In regard to the action of PTUPB, a recent study demonstrated liver protective effect of PTUPB. It is shown that PTUPB reduced liver weight, liver lipid content, steatosis, and the liver expression of lipolytic/lipogenic and lipid uptake related genes in a high fat diet induced NAFLD mouse model. PTUPB treatment also arrested liver fibrosis with a decreased collagen deposition and expression of several fibrotic markers including α-smooth muscle action (Sun et al., 2020). It is suggested that the effects of PTUPB on liver dysfunction particularly on hepatostetosis is associated with its lipid lowering and anti-inflammatory actions (Sun et al., 2020). The liver protective actions of PTUPB can also be related to the effect of sEH inhibition on the liver. sEH inhibitors reduced liver steatosis in a high-fat diet induced metabolic disease model (Liu et al., 2012).
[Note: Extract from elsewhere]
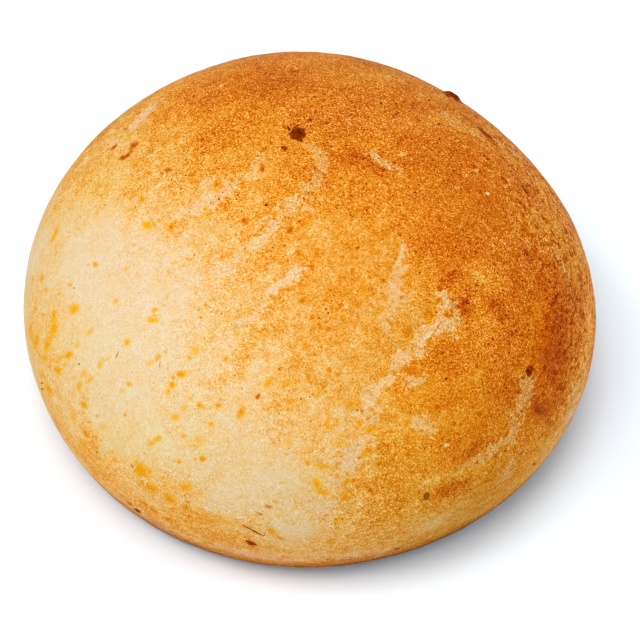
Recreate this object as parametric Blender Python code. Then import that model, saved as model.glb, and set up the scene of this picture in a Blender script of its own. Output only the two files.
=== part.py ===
import math

import bpy
import bmesh
import numpy as np
from mathutils import Vector, noise

# Round bun with a domed crown, a side that draws in to a flat baked base, and a crust with
# shallow wrinkles and small baked marks. All sizes are in millimetres until the mesh is made.
# The crown is at +Z, the base lies on the XY plane.

MM = 0.001

WIDEST_RADIUS = 42.5
HEIGHT = 47.0
WIDEST_HEIGHT = 13.0
BASE_TUCK = 3.3
RIM_ROUNDING = 1.3

# Waves round the bun and the cosine and sine share that each adds to the radius
OUTLINE_WAVES = {2: (0.0057, -0.0148), 3: (0.0071, -0.0052), 4: (0.0068, -0.0017)}

# Cells of the crown patch each way, rows of the side under it, and rings of the base
CROWN_CELLS = 34
SIDE_ROWS = 25
BASE_RINGS = (0.985, 0.6)

# Wavelength and height of the swells of the crust, each from its own region of the noise
SWELLS = ((30.0, 0.14, 11.0), (14.0, 0.09, 23.0), (7.0, 0.05, 37.0))

# Wrinkles: the points each runs through, its half width and its depth
WRINKLES = (
    (((-17.7, -5.8, 43.5), (-8.3, -2.4, 46.3)), 2.2, 0.16),
    (((-11.7, -16.8, 42.7), (-7.7, -14.7, 44.2)), 1.6, 0.20),
    (((-4.7, -20.9, 42.3), (-0.9, -18.8, 43.5)), 1.5, 0.22),
    (((-9.6, -24.7, 39.5), (-6.3, -23.4, 40.8)), 1.5, 0.16),
    (((13.6, -13.3, 43.5), (12.6, -19.9, 41.3)), 1.7, 0.26),
    (((19.3, -19.5, 39.1), (16.3, -24.2, 37.7), (13.3, -27.7, 36.4)), 1.9, 0.30),
    (((13.3, -27.7, 36.4), (8.8, -32.3, 33.7), (6.1, -35.4, 30.8)), 2.2, 0.30),
    (((32.0, -24.3, 25.3), (28.5, -30.5, 20.2), (22.5, -35.0, 19.6)), 2.0, 0.26),
)

# Wavelength and share of the unevenness along the wrinkles
WANDER_LENGTH = 3.0
WANDER = 0.5

# Raised and sunken marks: centre, half length, half width, turn in degrees from the level
# line through the centre, and height. A height under zero is a pit.
MARKS = {
    "blister": ((22.1, 26.3, 31.9), 1.5, 0.9, 0.0, 0.45),
    "crown_crumb": ((-1.5, 5.2, 46.7), 1.3, 1.0, 40.0, 0.28),
    "side_crumb": ((-8.2, -41.2, 9.9), 0.9, 0.6, 0.0, 0.22),
    "side_pit": ((17.1, -38.3, 17.1), 0.8, 0.8, 0.0, -0.30),
    "crown_dash": ((27.0, 14.2, 36.2), 1.2, 0.6, -60.0, 0.22),
}
MARK_REACH = 1.9
MARK_CUTS = 3

# Height over the base where the crust's relief is at full strength
RELIEF_START = 3.0


def plan_radius(around):
    """Radius of the widest ring at an angle around Z."""
    share = 1.0
    for count, (cosine, sine) in OUTLINE_WAVES.items():
        share += cosine * math.cos(count * around) + sine * math.sin(count * around)
    return WIDEST_RADIUS * share


def crown_profile(lean):
    """Share of the radius and the height at a lean from the crown's middle, 0 to 90 degrees."""
    return math.sin(lean), WIDEST_HEIGHT + (HEIGHT - WIDEST_HEIGHT) * math.cos(lean)


def side_inset(height):
    """How far the side lies inside the widest ring at a height under it."""
    tuck = BASE_TUCK * ((WIDEST_HEIGHT - height) / WIDEST_HEIGHT) ** 2
    below = max(0.0, RIM_ROUNDING - height)
    return tuck + RIM_ROUNDING - math.sqrt(RIM_ROUNDING**2 - below**2)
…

A strong anti-fibrotic action of sEH inhibitor is also reported in carbon tetrachloride induced cirrhotic hepatitis model (Harris et al., 2015). Activation of COX-2 is reported to be involve in liver injury, hence, COX-2 inhibitor will have a beneficial liver protective effect (Horrillo et al., 2007). The liver effects of PTUPB are also likely linked to the anti-inflammatory and lipid lowering actions. Overall, we demonstrated that the dual acting sEH/COX-2 inhibitor, PTUPB, has promising effects on liver dysfunction that is associated with type 2 diabetes and other similar metabolic disorders.
In summary, we tested a unique dual acting sEH/COX-2 inhibitor, PTUPB that given in an interventional manner is not anti-diabetic but can effectively treat diabetic renal injury and several co-morbid conditions in type 2 diabetes. Interventional PTUPB treatment has multiple actions including decreasing diabetic kidney injury, lowering blood pressure, and reducing hyperlipidemia. We further found that PTUPB has promising effect on type diabetes related liver disease. We believe the small molecule dual acting sEH/COX-2 inhibitor PTUPB has promising drug development potential for diabetic nephropathy and other diabetic complications.